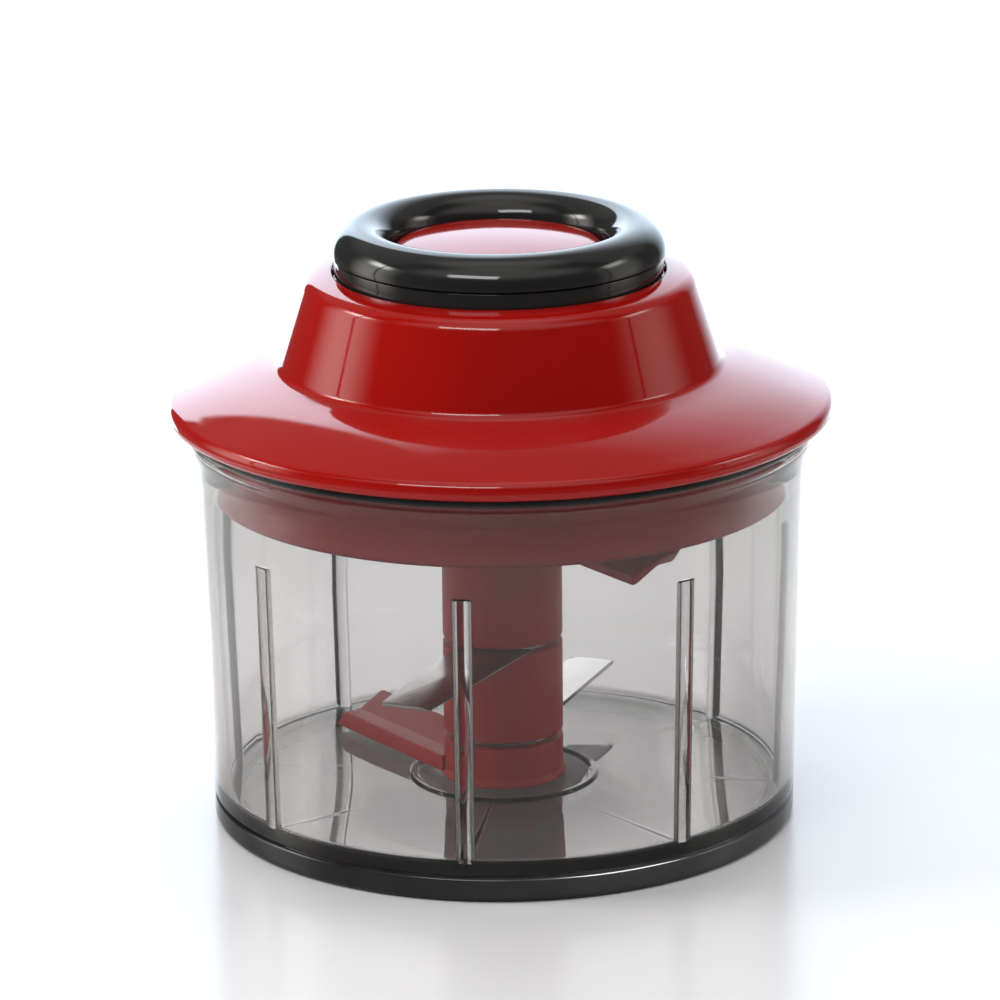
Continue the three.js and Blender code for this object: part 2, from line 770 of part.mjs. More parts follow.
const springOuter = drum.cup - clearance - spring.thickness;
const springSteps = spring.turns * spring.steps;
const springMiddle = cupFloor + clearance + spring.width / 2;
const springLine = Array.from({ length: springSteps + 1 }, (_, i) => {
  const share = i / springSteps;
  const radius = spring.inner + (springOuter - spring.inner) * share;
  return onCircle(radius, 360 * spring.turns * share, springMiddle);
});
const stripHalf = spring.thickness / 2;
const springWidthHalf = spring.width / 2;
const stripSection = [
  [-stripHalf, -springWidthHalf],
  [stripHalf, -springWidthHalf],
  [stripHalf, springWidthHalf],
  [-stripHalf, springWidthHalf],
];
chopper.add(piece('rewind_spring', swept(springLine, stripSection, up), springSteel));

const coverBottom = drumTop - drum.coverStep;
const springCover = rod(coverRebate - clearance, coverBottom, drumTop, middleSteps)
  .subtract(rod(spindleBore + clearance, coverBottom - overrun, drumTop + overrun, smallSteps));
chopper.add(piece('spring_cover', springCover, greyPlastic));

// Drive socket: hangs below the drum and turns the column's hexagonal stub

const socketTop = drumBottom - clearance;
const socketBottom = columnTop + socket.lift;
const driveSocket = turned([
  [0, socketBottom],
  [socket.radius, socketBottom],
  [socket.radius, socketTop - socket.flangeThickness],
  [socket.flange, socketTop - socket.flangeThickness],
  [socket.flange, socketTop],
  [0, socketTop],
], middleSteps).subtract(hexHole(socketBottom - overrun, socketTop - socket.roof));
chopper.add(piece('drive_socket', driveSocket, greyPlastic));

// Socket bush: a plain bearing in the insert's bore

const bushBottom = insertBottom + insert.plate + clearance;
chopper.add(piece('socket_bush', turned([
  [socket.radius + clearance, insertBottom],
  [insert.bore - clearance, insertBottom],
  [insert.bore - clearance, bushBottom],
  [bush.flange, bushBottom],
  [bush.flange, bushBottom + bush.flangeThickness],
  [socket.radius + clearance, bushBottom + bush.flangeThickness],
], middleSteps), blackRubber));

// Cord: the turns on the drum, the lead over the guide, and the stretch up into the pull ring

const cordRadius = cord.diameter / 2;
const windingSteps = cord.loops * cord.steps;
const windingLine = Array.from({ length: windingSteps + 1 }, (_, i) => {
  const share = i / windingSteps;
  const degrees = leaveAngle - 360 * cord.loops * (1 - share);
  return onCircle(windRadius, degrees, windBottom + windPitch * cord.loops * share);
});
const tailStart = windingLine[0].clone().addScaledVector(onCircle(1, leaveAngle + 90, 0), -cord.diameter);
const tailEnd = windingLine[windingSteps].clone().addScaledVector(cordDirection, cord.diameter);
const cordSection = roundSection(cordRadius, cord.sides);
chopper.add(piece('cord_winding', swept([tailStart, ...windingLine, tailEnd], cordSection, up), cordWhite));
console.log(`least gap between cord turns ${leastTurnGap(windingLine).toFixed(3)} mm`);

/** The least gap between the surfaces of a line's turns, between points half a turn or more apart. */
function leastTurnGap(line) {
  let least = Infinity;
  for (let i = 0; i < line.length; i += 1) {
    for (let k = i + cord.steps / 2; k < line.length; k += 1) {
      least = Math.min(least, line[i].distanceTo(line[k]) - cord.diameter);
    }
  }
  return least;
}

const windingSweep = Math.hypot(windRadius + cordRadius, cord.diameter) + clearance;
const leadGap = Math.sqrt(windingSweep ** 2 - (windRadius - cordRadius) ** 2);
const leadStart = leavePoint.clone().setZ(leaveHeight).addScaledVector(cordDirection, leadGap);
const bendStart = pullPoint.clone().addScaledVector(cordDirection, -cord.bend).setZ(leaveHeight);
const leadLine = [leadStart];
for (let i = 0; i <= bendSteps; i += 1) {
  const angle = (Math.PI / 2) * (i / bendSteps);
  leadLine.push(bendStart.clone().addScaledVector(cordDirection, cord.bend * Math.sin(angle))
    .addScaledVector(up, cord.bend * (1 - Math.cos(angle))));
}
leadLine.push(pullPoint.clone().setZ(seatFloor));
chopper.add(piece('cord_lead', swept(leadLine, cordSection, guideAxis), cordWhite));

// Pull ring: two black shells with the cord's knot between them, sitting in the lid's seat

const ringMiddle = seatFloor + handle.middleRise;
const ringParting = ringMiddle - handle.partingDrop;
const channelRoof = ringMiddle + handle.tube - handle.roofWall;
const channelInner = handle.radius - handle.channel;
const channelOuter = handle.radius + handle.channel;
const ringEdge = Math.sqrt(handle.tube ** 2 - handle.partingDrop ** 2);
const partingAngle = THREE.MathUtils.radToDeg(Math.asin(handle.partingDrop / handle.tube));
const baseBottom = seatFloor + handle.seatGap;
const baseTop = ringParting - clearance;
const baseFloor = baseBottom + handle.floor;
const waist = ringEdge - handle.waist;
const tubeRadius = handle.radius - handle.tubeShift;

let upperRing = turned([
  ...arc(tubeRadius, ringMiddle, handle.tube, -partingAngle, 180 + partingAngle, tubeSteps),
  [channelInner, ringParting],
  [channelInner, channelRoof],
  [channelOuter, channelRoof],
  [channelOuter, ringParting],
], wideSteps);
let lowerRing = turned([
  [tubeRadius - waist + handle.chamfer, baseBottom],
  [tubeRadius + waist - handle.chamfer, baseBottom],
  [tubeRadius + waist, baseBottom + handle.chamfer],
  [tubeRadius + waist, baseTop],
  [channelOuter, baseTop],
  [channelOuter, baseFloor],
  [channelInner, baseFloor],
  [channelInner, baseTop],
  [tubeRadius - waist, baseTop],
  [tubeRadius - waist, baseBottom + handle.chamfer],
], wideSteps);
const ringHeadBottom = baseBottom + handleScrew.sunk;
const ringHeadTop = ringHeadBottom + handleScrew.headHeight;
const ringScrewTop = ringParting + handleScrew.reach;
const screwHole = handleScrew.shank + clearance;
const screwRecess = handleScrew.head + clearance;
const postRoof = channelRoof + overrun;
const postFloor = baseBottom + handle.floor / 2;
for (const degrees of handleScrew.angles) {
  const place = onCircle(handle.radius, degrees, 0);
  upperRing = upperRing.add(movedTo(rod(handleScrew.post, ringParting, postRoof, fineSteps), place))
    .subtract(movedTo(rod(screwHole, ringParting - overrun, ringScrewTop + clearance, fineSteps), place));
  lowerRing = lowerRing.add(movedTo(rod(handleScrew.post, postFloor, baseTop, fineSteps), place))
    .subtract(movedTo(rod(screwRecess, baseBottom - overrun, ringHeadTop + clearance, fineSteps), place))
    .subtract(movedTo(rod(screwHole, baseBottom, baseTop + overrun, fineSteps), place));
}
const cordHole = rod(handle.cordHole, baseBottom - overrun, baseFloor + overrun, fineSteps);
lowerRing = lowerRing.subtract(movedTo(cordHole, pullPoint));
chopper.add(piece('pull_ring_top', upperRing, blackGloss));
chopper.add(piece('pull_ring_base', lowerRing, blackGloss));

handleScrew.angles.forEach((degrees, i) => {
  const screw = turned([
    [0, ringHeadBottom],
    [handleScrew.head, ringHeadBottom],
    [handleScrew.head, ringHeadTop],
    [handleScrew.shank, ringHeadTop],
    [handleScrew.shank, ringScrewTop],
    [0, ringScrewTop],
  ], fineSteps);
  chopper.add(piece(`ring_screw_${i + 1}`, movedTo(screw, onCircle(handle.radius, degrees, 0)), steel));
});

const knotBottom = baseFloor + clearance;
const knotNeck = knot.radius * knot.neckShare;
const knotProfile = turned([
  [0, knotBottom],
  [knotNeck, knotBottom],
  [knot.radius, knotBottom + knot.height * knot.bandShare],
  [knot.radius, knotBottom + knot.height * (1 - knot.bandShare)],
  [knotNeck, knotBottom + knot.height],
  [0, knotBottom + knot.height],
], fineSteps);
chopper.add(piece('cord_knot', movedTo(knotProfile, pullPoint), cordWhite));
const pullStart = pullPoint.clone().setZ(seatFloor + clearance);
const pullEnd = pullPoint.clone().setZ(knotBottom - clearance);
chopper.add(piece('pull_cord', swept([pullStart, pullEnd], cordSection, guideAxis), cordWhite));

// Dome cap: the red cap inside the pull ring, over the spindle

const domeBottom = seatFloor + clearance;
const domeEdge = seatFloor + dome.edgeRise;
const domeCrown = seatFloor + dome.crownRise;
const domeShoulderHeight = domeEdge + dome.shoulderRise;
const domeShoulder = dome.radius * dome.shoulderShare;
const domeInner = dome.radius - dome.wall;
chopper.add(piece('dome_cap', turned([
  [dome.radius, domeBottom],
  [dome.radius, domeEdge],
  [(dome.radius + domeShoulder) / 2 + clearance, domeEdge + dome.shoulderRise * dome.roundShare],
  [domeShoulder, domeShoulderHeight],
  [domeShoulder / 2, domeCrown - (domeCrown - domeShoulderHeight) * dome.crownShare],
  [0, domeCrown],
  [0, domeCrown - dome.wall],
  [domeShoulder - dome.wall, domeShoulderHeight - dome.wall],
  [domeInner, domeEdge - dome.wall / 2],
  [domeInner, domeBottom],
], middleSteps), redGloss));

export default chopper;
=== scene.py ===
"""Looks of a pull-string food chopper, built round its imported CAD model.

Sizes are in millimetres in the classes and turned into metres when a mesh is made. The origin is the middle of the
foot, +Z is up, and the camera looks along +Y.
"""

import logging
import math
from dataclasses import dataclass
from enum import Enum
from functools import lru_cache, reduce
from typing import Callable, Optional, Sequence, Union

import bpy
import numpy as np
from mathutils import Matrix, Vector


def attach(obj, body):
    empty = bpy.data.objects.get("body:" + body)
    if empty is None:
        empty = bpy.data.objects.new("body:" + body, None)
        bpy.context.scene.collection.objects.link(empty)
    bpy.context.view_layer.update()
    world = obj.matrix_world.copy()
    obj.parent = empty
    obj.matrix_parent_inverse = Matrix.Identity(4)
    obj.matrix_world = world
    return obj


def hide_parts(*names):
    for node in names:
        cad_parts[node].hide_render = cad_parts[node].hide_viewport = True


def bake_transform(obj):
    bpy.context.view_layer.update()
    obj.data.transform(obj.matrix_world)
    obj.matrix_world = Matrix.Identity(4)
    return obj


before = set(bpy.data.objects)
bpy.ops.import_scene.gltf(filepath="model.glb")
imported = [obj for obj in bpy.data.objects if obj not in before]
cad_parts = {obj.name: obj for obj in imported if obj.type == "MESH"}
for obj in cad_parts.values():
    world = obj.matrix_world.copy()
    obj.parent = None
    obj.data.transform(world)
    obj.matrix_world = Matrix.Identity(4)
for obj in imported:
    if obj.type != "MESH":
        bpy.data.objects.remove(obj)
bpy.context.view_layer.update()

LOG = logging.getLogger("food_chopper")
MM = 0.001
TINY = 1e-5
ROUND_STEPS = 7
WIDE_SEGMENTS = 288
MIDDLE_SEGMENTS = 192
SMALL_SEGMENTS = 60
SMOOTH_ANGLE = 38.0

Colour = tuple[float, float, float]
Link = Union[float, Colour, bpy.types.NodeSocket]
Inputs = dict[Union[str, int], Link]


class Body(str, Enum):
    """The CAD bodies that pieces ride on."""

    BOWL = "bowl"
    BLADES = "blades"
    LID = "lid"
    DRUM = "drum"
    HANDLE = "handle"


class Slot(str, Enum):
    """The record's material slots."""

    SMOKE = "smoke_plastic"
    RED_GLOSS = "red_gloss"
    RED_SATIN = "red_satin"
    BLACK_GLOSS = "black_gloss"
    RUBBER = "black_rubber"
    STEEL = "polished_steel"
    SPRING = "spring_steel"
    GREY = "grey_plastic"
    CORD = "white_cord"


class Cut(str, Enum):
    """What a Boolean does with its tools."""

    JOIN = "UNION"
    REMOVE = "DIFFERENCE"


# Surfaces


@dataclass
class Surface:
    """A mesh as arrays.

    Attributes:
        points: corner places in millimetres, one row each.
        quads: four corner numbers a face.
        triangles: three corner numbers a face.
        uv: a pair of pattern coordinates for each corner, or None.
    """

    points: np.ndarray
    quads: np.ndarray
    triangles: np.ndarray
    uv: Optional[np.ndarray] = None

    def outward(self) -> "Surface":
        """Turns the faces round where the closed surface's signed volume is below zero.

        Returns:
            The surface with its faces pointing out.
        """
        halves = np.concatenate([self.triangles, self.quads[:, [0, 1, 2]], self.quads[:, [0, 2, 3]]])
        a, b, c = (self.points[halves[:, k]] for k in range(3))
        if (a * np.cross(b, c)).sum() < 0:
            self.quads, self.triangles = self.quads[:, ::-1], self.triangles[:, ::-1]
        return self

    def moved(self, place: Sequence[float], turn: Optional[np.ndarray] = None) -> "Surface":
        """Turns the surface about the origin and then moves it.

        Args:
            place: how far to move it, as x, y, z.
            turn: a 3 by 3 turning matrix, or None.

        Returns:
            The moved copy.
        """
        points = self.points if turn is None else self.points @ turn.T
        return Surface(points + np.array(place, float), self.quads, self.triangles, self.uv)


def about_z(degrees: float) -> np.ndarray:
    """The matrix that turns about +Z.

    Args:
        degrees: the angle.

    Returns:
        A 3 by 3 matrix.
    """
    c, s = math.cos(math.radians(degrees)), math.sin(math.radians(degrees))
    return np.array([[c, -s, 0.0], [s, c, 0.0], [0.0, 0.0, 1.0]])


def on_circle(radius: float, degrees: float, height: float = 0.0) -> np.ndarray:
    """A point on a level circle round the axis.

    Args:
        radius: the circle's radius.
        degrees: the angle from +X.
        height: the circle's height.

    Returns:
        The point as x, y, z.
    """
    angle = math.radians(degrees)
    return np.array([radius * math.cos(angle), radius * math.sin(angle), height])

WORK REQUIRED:
Reproduce word for word the material above, beginning with the line that contains "cad_parts[node].hide_render = cad_parts[node].hide_viewport" and ending with the line that contains "Inputs = dict[Union[str, int], Link]".

ANSWER IN FULL:
        cad_parts[node].hide_render = cad_parts[node].hide_viewport = True


def bake_transform(obj):
    bpy.context.view_layer.update()
    obj.data.transform(obj.matrix_world)
    obj.matrix_world = Matrix.Identity(4)
    return obj


before = set(bpy.data.objects)
bpy.ops.import_scene.gltf(filepath="model.glb")
imported = [obj for obj in bpy.data.objects if obj not in before]
cad_parts = {obj.name: obj for obj in imported if obj.type == "MESH"}
for obj in cad_parts.values():
    world = obj.matrix_world.copy()
    obj.parent = None
    obj.data.transform(world)
    obj.matrix_world = Matrix.Identity(4)
for obj in imported:
    if obj.type != "MESH":
        bpy.data.objects.remove(obj)
bpy.context.view_layer.update()

LOG = logging.getLogger("food_chopper")
MM = 0.001
TINY = 1e-5
ROUND_STEPS = 7
WIDE_SEGMENTS = 288
MIDDLE_SEGMENTS = 192
SMALL_SEGMENTS = 60
SMOOTH_ANGLE = 38.0

Colour = tuple[float, float, float]
Link = Union[float, Colour, bpy.types.NodeSocket]
Inputs = dict[Union[str, int], Link]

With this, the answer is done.